Okay, that's really cool and 25 megabits per second is actually very good compared to what they get back from other probes. At speeds like that, they could send back 4k pictures, which would be extremely high resolution for craft like this.

[–] [email protected] 2 points 6 months ago

This is the best summary I could come up with:


DSOC aims to show that it's possible for laser communications to be conducted across cosmic distances, allowing for high-bandwidth, much faster connection between humans and the probes they send to the final frontier.

"We downlinked about 10 minutes of duplicated spacecraft data during a pass on April 8," Meera Srinivasan, the project's operations lead at NASA’s Jet Propulsion Laboratory (JPL) in Southern California, said in a statement.
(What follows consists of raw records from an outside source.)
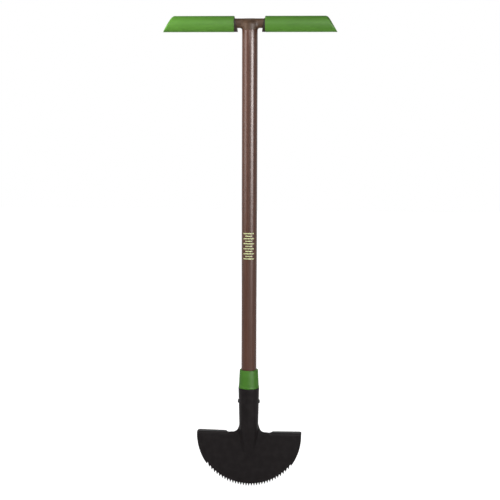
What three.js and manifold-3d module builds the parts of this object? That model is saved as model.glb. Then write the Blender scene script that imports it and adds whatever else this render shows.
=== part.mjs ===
// A border edger with a long handle: a half-moon blade with a toothed rim, two foot treads and a
// rolled socket, on a steel tube that has a collar at its foot and a cross handle with two grips.
// Millimetres, +Z up. The origin is on the tube's axis, level with the lowest tooth tips.
// The front, where the blade's raised rib shows, faces -Y.

import * as THREE from 'three';
import { mergeVertices } from 'three/addons/utils/BufferGeometryUtils.js';
import Module from 'manifold-3d';

const wasm = await Module();
wasm.setup();

const { lerp, smoothstep } = THREE.MathUtils;

// Overall sizes
const OVERALL_HEIGHT = 990; // lowest tooth tip to the top of the grips
const HANDLE_SPAN = 356; // over the outer ends of the two grips

// Fits and cuts
const FIT_GAP = 0.3; // between a piece and what it seats on or fits into
const FILM_GAP = 0.1; // between the label's film and the tube
const CUT_OVERRUN = 5; // how far a cut runs past what it cuts

// Blade
const SHEET = 2; // thickness of the pressed steel
const BLADE_RADIUS = 111.5; // to the tooth tips
const BLADE_SETBACK = 4; // tube's axis to the middle of the blade's sheet
const TOOTH_REACH = 91; // tube's axis to the outermost tooth tip, with a plain rim beyond it
const TOOTH_PITCH = 5.7; // across the blade
const TOOTH_DEPTH = 5.5; // straight up
const TOOTH_FLAT = 0.5; // width of a tooth's blunt tip

// Foot treads, turned back from the blade's top edge
const TREAD_INNER = 41; // tube's axis to the inner end of a tread
const TREAD_DEPTH_INNER = 16;
const TREAD_DEPTH_OUTER = 20;
const TREAD_LIFT = 5.8; // tread's top above the centre of the half-moon
const TREAD_BEND = 3; // inner radius of the fold
const TREAD_OUTER_CORNER = 6; // roundings of the rear corners
const TREAD_INNER_CORNER = 10;

// Shoulders, raised rib and neck
const SHOULDER_STEP = 1; // shoulder's edge above the tread's top
const NECK_FILLET_HEIGHT = 22; // shoulder to neck
const RIB_LENGTH = 68; // shoulder down to where the rib fades out
const RIB_VALLEY = 10; // hollow radius between the rib and the flat blade, at the neck
const RIB_TIP_SHARE = 0.6; // the rib's radii at its tip, of those at the neck
const FLARE_SHARE = 0.5; // height of the neck fillet above which the edge turns to the back
const SEAM_GAP = 4; // open seam at the back of the socket
const SEAM_FLARE = 20; // neck to where the seam reaches its narrow width

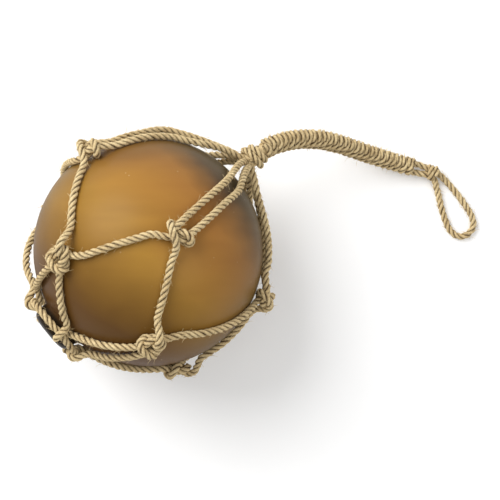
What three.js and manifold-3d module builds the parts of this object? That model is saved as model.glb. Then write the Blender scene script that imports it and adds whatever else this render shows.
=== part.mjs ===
// A glass float ball in a hand-knotted rope net, lying on its side, with its whipped rope handle
// reaching down to the floor and a hanging loop tied on the end. Millimetres, +Z up.
// The origin is the middle of the small flat on the underside of the glass.

import * as THREE from "three";
import { mergeVertices } from "three/addons/utils/BufferGeometryUtils.js";
import Module from "manifold-3d";

const wasm = await Module();
wasm.setup();

// Driving dimensions of the glass
const BALL_WIDTH = 126;
const BALL_LENGTH = 125;
const REST_SPOT_WIDTH = 22;
const SEAL_WIDTH = 27;
const SEAL_RISE = 8.4;

// Driving dimensions of the rope
const ROPE = 3.9;
const CLEARANCE = 0.3;
const LOOP_ROPE = 3.9;
const RING_WIDTH = 36;
const NECK_WIDTH = 10.4;
const NECK_LENGTH = 11;
const NECK_STAND_OFF = 11.3;
const NECK_SHIFT = 3.4;
const NECK_TURNS = 1.5;

// Driving dimensions of the whipped handle
const HANDLE_WIDTH = 12.6;
const HANDLE_TIP_WIDTH = 12;
const END_KNOT_WIDTH = 9.9;
const END_KNOT_REACH = 10.2;
const WHIPPING_TURNS = 27;
const WHIPPING_GROOVE = 0.9;

// How the float lies, in degrees: the way its neck points in plan, and how far the neck droops
const NECK_HEADING = 39.5;
const NECK_DROOP = 6.5;

// Rows of knots. Latitude runs from the seal at -90 to the neck at 90, and azimuth round the
// ball from its top side. A knot may sit turned, in degrees. The legs of a loop spread to their own
// azimuths, and lift off the glass where they span a hollow.
const UPPER_KNOTS = [
  { latitude: 10.5, azimuth: 4.5, legs: [{ azimuth: -1, lift: 0 }, { azimuth: 9, lift: 0 }] },
  { latitude: 28, azimuth: 85, legs: [{ azimuth: 84, lift: 1 }, { azimuth: 97, lift: 0 }] },
  { latitude: 17, azimuth: 144, legs: [{ azimuth: 139, lift: 0 }, { azimuth: 149, lift: 0 }] },
  { latitude: 18, azimuth: 222, legs: [{ azimuth: 216, lift: 0 }, { azimuth: 227, lift: 0 }] },
  { latitude: 7, azimuth: 296, legs: [{ azimuth: 283, lift: 2 }, { azimuth: 297, lift: 0 }] },
];
const LOWER_KNOTS = [
  { latitude: -27.2, azimuth: 42.5, turned: -24, lifts: [0, 0] },
  { latitude: -23, azimuth: 103, turned: 0, lifts: [0, 0] },
  { latitude: -34, azimuth: 175, turned: 0, lifts: [0, 0] },
  { latitude: -17, azimuth: 239, turned: 0, lifts: [0, 3] },
  { latitude: -35.4, azimuth: 332.3, turned: 5, lifts: [0.5, 0] },
];
const RING_HITCHES = [20, 78, 138, 214, 283];

// The stiff handle's route from the neck: along the neck's heading, across it to the right, and
// the share of the drop from the neck to the floor.
const HANDLE_ROUTE = [
  [18.2, 1.9, 0.097],
  [27.7, 6, 0.224],
  [40.2, 15.4, 0.437],
  [49.9, 27.5, 0.646],
  [58.1, 39.9, 0.824],
  [66.3, 51.5, 0.955],
  [73.4, 61.7, 1],
];

// The hanging loop's route on the floor: beside the end knot's middle in X and Y, and the height
const LOOP_ROUTE = [
  [2.9, -5.1, 3.2],
  [3.9, -9.2, 2.3],
  [5.6, -15.6, 2],
  [7, -21.4, 2],
  [8.6, -26.6, 2],
  [10.4, -31.2, 2],
  [13, -34.8, 2],
  [16.6, -36.9, 2],
  [20.6, -36.5, 2],
  [23.9, -33.9, 2],
  [25.3, -29.7, 2],
  [24.1, -24.8, 2],
  [21.4, -20.2, 2],
  [18, -15.2, 2],
  [14, -10.2, 2],
  [8.7, -4.2, 2.6],
  [3.8, 0.1, 4.1],
];

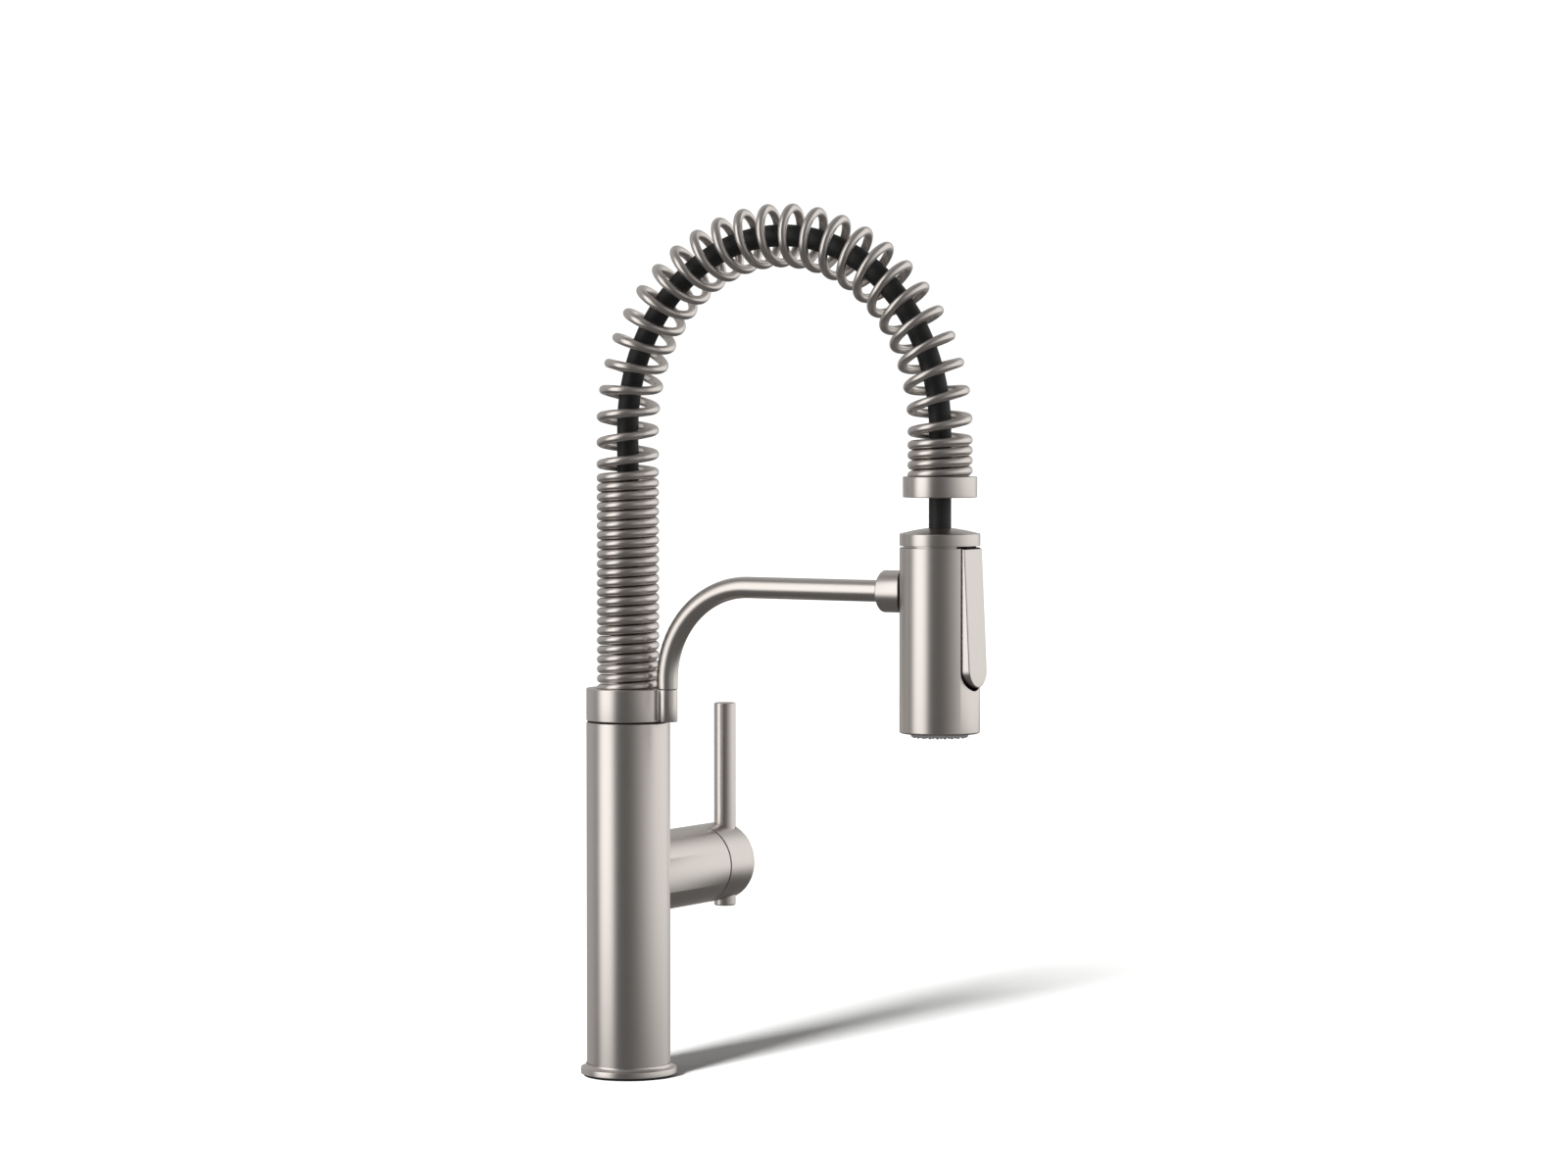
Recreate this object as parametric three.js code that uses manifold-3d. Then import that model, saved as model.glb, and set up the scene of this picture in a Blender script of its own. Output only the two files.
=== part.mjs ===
// Pull-down kitchen faucet: upright body with a side lever, spring spout, dock arm and sprayhead.
// Millimetres. +X runs from the body to the sprayhead, +Y to the lever, +Z up.
// The origin is the centre of the base, on the counter.
import * as THREE from 'three';
import { mergeVertices } from 'three/addons/utils/BufferGeometryUtils.js';
import Module from 'manifold-3d';

const wasm = await Module();
wasm.setup();

// ---------- driving dimensions ----------
const GAP = 0.3; // clearance between neighbouring pieces
const PARTING = 0.5; // open line between pieces that turn or lift off each other

// Overall
const REACH = 230.4; // body axis to sprayhead axis
const BODY_TOP = 229; // top of the body tube
const ARCH_RISE = 123.6; // height of the spout's arch above its straight legs
const DECK = 30; // counter that the shank and nut clamp

// Body and base
const BODY_R = 27;
const TUBE_WALL = 2;
const BORE_R = BODY_R - TUBE_WALL;
const GASKET_H = 1.3;
const FOOT_Z = GASKET_H + GAP; // underside of the metal base
const BASE_RING_R = BODY_R + 3.9;
const BASE_RING_SIDE = 4; // height of the ring's upright edge
const BASE_COVE = 2.6; // height of the concave shoulder above it
const SHANK_R = 15.9;
const SHANK_BORE_R = 12.6;
const SHANK_LENGTH = 62; // below the counter's top
const NUT_H = 13;

// Lever hub, along +Y
const HUB_Z = 129.2;
const HUB_R = BODY_R - 1.2;
const HUB_END = 84.5; // where the handle cap starts
const HUB_BORE_R = HUB_R - TUBE_WALL;
const PIVOT_Y = 58; // tilt pivot of the lever
const CAP_END = 115.2;
const CAP_EDGE = 3; // rounding of the cap's outer edge
const CAP_SPHERE = Math.hypot(HUB_R, HUB_END - PIVOT_Y);
const DOME_R = CAP_SPHERE - PARTING;
const DOME_WALL = 2;
const DOME_OPENING_R = 15.4;
const LEVER_R = 7.2;
const LEVER_X = 6.2; // the lever rod passes beside the hub axis
const LEVER_Y = 107.3;
const LEVER_BELOW = 29; // rod end below the hub axis
const LEVER_ABOVE = 106; // rod end above it

// Valve and cartridge, along +Y inside the hub
const VALVE_R = HUB_BORE_R - GAP;
const VALVE_CORE_R = 18;
const VALVE_CORE_HALF = 31;
const CHAMBER_R = VALVE_R - 4.6;
const CARTRIDGE_R = CHAMBER_R - GAP;
const CAVITY_R = CARTRIDGE_R - 2.8;
const CHAMBER_FLOOR = PIVOT_Y - 32;
const CARTRIDGE_BASE = 4.4;
const CARTRIDGE_END = PIVOT_Y + 5;
const VALVE_END = PIVOT_Y + 11;
const DISC_H = 4;
const DISC_TRAVEL = 4.4; // the moving disc's stroke
const MOVING_DISC_R = CAVITY_R - 4.7;
const CARRIER_H = 6.4;
const PORT_R = 2.6;
const PORTS = [[-7, -5], [7, -5], [0, 8]]; // cold, hot, mixed: sideways and up from the hub axis
const TURRET_BORE_R = 7.5;
const STEM_TIP = 14; // pivot to the centre of the stem's round tip
const STEM_R = 4.3;
const STEM_END = 41; // pivot to the stem's outer end
const EYE_R = 5;
const TIP_R = 2.8;
const NECK_R = 2.2;
const PIN_R = 1.2;

// Swivel between body and spout
const COLLAR_Z = BODY_TOP + 1;
const COLLAR_TOP = COLLAR_Z + 20.8;
const NECK_OUTER_R = 14.5;
const NECK_BORE_R = 12.2;
const NECK_LENGTH = 16;
const BUSH_WALL = 2.9;
const PLATE_H = 9.7;
const RISER_R = 11.5;
const RISER_BORE_R = 7.6;
const RISER_TOP = COLLAR_Z + 2;

// Spring and hose
const WIRE_R = 2.95;
const COIL_R = 17.3; // coil centre line
const SPRING_SEAT_R = COIL_R + WIRE_R + 0.45;
const SPRING_SEAT_DEPTH = 4.3;
const HOSE_R = 6.95;
const TIGHT_PITCH = 6.15;
const TIGHT_TOP = BODY_TOP + 156.9; // the close coils of the upright leg end here
const OPENING_TURNS = 1.85; // turns over which they open out
const LOOSE_TURNS = 24.15;
const CLOSING_TURNS = 1.05;
const END_PITCH = 6.2;
const END_TURNS = 4.33; // close coils at the end ring
const START_ANGLE = 152.8; // degrees, where the wire starts round the leg
const COIL_STEPS = 8; // straight facets in one turn
const WIRE_SIDES = 4;

// Sprayhead, round its own upright axis
const HEAD_R = 25;
const HEAD_WALL = 2.3;
const HEAD_BOTTOM = BODY_TOP + 1.8;
const SHELL_H = 114.8;
const SHELL_TOP = HEAD_BOTTOM + SHELL_H;
const CAP_BOTTOM = SHELL_TOP + 1.1;
const HEAD_CAP_SIDE = 7.3;
const HEAD_CAP_TOP = CAP_BOTTOM + 10.8;
const HOSE_SHOWN = 19.1; // hose between the sprayhead and the end ring
const RING_BOTTOM = HEAD_CAP_TOP + HOSE_SHOWN;
const RING_R = 23;
const RING_H = 12.9;
const RING_TOP = RING_BOTTOM + RING_H;
const LEG_TOP = RING_TOP + 28.5; // where the straight legs turn into the arch
const SLOT_HALF = 12.4; // paddle slot in the shell
const SLOT_BOTTOM = HEAD_BOTTOM + 26.7;
const PADDLE_HALF = SLOT_HALF - 1.2;
const PADDLE_BOTTOM = SLOT_BOTTOM + 2.3;
const PADDLE_TOP = SHELL_TOP - 0.4;
const PADDLE_T = 4;
const PADDLE_FACE_TOP = HEAD_R - 1.3; // face distance from the axis, top and bottom
const PADDLE_FACE_BOTTOM = HEAD_R + 2.8;
const PADDLE_PIN_X = HEAD_R - 8.5;
const PADDLE_PIN_Z = SHELL_TOP - 7.2;
const KNUCKLE_R = 3;
const CORE_R = HEAD_R - 12;
const CORE_BOTTOM = HEAD_BOTTOM + 11;
const CORE_HEAD = SHELL_TOP - 18.8; // the core widens here to carry the paddle and swivel
const CORE_TOP = SHELL_TOP - 6.2;
const SOCKET_R = HOSE_R + 3.25;
const SOCKET_BOTTOM = SHELL_TOP - 30.7;
const WATERWAY_R = 5.5;
const PLUNGER_Z = SHELL_TOP - 46.7;
const PLUNGER_R = 3;
const BALL_R = 8;
const BALL_Z = SHELL_TOP - 21.7;
const FACE_R = HEAD_R - 8;
const FACE_H = 8.5;
const FACE_Z = HEAD_BOTTOM - 1.4;
const NUB_DROP = 1.3; // nozzle nubs stand this far out of the face
const NUB_R = 0.9;
const NUB_RINGS = [[FACE_R - 7.4, 6], [FACE_R - 3.2, 12]]; // radius and count
const AERATOR_R = 6;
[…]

"This represents a significant milestone for the project by showing how optical communications can interface with a spacecraft’s radio frequency comms system."

"We've learned a great deal about how far we can push the system when we do have clear skies, although storms have interrupted operations at both Table Mountain and Palomar on occasion," Ryan Rogalin, the project's receiver electronics lead at JPL, said in the statement.

High-speed connection between space explorers and the rest of humanity on Earth would mean clearer cosmic images, a smoother transition for our species as engineers look toward making moves on Mars and just generally more advanced science.

As Ken Andrews, project flight operations lead at JPL, put it: "It was a small amount of data downlinked over a short time frame, but the fact we're doing this now has surpassed all of our expectations."